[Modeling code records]
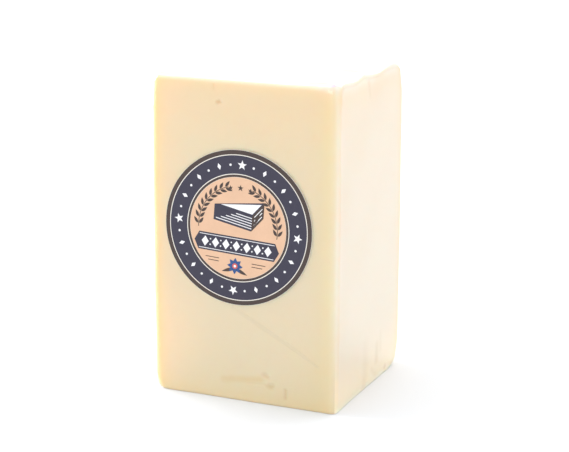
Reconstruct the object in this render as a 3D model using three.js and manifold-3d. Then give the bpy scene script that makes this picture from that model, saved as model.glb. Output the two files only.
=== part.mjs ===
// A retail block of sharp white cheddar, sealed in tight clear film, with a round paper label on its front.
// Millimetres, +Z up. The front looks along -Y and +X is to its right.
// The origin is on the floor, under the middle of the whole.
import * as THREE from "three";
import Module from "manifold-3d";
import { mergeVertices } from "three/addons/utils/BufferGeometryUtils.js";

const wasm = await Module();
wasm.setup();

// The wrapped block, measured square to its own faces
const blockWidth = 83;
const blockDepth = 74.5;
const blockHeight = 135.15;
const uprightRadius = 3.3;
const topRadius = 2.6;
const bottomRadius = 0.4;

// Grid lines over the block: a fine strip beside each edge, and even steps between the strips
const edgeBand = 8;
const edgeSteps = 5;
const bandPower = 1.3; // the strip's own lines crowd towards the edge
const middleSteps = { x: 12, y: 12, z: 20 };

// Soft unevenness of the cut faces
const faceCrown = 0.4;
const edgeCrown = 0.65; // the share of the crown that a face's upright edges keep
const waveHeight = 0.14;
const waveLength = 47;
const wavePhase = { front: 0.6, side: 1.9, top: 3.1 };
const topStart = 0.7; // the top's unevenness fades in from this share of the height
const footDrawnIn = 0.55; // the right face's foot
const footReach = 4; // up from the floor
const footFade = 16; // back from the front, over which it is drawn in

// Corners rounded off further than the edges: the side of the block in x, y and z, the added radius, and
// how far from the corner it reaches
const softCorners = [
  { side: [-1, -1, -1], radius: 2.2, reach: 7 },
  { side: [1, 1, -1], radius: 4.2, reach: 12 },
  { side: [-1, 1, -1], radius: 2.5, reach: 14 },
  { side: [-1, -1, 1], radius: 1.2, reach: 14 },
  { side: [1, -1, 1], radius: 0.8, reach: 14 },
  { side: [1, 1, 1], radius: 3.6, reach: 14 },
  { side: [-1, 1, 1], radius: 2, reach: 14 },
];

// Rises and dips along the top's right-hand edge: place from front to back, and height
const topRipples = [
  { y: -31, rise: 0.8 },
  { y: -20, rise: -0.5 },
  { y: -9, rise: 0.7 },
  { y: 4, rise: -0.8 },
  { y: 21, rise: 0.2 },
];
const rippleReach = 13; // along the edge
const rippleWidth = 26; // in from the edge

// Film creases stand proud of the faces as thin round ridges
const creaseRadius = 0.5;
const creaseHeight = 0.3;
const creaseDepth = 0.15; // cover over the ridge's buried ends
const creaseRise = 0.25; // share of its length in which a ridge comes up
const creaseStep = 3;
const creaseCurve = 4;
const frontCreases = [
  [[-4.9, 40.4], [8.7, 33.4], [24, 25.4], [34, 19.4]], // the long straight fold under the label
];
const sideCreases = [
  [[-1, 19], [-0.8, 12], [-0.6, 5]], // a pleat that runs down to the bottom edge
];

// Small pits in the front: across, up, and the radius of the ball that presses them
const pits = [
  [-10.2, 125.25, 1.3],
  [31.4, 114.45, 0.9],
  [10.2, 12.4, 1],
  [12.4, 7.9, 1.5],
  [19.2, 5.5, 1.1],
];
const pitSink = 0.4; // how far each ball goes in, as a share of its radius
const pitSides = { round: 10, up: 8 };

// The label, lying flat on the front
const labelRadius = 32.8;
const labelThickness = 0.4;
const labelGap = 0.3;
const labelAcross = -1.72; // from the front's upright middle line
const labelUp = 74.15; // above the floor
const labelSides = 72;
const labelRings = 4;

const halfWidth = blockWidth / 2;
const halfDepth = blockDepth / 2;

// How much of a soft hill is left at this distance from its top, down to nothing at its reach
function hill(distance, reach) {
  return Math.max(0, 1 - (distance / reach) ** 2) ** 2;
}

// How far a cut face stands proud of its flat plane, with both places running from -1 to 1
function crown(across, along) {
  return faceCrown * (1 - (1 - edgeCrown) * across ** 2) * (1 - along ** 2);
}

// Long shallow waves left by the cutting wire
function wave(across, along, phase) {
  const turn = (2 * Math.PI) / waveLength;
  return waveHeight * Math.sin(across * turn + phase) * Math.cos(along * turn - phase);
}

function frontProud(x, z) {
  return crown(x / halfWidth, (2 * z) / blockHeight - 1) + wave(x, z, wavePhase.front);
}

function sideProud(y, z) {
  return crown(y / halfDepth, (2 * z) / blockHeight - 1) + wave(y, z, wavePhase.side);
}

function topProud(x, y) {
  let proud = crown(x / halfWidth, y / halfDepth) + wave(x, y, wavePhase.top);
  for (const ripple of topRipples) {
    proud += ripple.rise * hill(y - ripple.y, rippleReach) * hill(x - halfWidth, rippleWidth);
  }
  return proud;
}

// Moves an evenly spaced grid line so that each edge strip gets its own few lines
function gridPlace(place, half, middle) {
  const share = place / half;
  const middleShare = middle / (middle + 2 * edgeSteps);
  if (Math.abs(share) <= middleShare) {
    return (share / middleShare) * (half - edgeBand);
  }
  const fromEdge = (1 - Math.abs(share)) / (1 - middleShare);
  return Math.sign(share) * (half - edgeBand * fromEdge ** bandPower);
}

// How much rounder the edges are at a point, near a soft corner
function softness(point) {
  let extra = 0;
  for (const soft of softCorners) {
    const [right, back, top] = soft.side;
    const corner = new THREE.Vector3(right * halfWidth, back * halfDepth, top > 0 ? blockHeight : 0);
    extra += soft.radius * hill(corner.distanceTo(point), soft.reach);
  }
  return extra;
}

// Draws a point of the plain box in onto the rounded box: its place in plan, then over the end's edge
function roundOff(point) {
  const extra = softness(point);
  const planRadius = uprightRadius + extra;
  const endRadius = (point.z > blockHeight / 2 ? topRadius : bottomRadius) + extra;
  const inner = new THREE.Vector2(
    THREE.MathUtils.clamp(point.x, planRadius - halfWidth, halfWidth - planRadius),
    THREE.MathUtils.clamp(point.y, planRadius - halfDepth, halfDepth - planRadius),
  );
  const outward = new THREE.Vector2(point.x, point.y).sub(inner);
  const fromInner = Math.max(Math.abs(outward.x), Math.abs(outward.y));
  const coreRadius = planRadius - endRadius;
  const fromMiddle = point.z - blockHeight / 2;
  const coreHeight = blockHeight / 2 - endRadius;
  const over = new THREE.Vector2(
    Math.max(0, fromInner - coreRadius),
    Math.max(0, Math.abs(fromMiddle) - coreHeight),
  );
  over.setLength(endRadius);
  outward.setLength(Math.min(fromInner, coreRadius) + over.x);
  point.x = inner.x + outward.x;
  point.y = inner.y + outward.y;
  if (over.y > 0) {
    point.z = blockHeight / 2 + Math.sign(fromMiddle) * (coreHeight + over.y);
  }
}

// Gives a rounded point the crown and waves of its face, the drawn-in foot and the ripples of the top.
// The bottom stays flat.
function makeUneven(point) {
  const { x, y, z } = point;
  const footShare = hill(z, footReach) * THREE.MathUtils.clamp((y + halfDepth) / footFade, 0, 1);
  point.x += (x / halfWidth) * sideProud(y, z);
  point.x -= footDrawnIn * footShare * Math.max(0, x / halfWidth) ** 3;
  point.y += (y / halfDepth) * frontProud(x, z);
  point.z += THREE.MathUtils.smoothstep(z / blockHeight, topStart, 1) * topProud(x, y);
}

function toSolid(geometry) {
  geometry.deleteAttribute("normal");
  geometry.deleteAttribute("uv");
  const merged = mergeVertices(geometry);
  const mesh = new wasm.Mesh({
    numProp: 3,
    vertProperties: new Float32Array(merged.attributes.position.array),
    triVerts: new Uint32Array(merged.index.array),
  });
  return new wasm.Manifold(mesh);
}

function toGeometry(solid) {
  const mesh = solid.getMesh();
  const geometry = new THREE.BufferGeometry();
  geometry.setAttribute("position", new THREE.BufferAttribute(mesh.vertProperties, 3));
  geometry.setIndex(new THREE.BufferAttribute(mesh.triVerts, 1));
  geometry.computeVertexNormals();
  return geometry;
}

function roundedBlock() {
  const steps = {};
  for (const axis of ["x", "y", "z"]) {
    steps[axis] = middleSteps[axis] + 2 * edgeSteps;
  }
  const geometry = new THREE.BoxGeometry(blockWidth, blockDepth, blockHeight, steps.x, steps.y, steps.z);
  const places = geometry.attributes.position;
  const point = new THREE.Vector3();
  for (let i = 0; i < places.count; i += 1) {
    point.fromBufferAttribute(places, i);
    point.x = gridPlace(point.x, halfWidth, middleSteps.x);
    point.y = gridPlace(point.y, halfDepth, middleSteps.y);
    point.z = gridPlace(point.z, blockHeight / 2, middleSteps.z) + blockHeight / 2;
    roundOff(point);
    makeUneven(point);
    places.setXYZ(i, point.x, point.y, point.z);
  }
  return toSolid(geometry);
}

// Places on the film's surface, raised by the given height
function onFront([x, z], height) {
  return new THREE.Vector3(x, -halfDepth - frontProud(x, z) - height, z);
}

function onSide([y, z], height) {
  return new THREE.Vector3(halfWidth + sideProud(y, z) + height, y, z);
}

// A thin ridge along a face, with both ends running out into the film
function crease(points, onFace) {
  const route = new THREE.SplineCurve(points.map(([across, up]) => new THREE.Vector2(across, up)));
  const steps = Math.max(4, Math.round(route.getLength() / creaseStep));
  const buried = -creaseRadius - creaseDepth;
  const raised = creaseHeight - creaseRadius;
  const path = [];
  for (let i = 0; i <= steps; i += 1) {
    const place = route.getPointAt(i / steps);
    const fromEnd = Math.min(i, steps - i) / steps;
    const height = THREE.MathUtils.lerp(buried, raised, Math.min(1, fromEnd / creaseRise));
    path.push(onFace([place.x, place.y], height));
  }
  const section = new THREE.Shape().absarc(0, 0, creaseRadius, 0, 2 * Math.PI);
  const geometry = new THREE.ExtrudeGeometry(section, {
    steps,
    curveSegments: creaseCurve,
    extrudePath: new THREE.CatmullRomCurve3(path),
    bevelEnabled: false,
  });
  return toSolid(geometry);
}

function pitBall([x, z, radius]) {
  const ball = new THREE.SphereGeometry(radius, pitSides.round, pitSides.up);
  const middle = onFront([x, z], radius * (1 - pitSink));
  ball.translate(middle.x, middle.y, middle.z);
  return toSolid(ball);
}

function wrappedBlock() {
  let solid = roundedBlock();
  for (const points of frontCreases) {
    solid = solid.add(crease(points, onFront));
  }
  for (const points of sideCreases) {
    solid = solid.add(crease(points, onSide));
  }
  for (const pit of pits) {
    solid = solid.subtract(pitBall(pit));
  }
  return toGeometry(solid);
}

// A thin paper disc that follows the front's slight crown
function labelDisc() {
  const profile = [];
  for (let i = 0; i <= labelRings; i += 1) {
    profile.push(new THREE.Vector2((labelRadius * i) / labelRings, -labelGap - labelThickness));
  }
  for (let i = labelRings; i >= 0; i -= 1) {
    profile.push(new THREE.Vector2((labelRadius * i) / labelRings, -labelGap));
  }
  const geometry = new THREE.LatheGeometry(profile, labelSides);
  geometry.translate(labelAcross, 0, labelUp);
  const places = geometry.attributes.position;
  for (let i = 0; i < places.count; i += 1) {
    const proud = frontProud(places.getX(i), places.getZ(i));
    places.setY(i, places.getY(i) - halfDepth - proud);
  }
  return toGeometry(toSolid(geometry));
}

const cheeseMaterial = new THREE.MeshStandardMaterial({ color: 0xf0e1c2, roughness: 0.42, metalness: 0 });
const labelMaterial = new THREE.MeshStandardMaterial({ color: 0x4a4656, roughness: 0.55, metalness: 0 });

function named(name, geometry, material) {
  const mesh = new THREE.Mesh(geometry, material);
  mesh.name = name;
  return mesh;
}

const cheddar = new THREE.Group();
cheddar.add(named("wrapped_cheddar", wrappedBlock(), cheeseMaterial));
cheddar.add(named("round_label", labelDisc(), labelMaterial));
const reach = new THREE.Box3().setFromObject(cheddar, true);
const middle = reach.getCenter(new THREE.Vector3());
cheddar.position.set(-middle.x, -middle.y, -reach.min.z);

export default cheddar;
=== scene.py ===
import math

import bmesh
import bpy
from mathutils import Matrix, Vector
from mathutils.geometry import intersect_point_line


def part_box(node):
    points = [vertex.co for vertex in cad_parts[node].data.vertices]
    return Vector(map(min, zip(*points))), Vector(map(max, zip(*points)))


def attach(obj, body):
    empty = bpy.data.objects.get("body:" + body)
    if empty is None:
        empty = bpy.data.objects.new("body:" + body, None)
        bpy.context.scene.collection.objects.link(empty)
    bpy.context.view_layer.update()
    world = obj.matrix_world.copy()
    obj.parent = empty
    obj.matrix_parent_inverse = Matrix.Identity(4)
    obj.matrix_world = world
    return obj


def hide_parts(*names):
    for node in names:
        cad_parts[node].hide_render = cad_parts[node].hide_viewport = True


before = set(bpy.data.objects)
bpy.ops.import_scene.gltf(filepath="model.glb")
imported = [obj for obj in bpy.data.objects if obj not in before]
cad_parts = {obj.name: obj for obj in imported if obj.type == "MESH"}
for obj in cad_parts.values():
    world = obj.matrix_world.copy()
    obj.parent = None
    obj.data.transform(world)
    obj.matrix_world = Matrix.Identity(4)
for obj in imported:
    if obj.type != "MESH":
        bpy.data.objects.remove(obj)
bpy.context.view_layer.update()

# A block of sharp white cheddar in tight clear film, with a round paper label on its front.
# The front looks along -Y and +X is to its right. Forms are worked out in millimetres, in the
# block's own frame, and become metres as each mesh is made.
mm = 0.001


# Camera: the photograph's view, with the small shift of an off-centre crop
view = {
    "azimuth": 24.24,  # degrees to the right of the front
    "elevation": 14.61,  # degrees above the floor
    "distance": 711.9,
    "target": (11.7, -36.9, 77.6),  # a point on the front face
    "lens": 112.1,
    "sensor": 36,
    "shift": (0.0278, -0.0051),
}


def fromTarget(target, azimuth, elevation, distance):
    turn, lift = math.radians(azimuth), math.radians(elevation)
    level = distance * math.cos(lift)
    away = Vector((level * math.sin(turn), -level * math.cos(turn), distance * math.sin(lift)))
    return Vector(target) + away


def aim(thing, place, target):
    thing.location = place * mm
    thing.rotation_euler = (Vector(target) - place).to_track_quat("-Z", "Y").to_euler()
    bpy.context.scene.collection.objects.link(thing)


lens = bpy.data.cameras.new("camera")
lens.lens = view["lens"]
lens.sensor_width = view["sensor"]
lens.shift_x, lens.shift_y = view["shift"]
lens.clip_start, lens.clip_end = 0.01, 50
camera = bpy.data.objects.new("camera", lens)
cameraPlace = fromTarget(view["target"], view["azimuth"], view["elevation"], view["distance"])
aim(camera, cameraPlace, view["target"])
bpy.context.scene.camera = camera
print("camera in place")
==
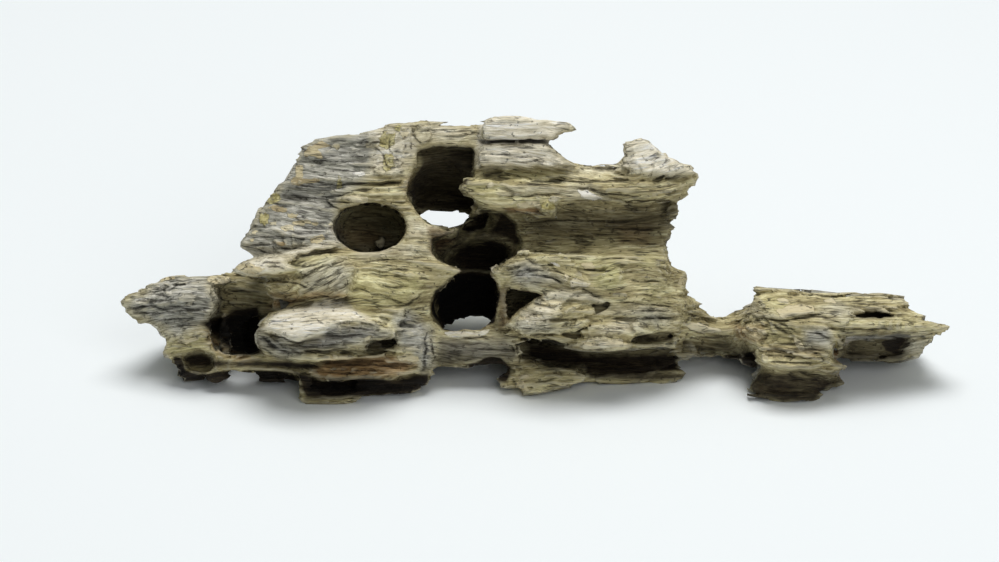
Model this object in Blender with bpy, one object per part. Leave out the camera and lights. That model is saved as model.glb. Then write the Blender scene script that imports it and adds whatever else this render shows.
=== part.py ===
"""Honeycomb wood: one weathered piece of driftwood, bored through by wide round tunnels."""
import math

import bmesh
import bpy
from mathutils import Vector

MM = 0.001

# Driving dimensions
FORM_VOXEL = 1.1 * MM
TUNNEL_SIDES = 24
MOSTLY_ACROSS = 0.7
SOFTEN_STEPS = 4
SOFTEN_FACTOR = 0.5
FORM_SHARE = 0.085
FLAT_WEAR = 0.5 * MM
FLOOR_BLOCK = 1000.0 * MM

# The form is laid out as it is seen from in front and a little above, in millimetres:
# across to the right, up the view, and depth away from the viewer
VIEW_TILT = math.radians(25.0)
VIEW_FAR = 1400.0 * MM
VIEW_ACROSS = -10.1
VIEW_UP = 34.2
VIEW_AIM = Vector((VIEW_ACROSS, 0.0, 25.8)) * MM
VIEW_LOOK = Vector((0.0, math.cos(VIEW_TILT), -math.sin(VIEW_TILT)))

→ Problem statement
Copy out the lines in which the string "before" appears.

→ Correct answer
before = set(bpy.data.objects)
imported = [obj for obj in bpy.data.objects if obj not in before]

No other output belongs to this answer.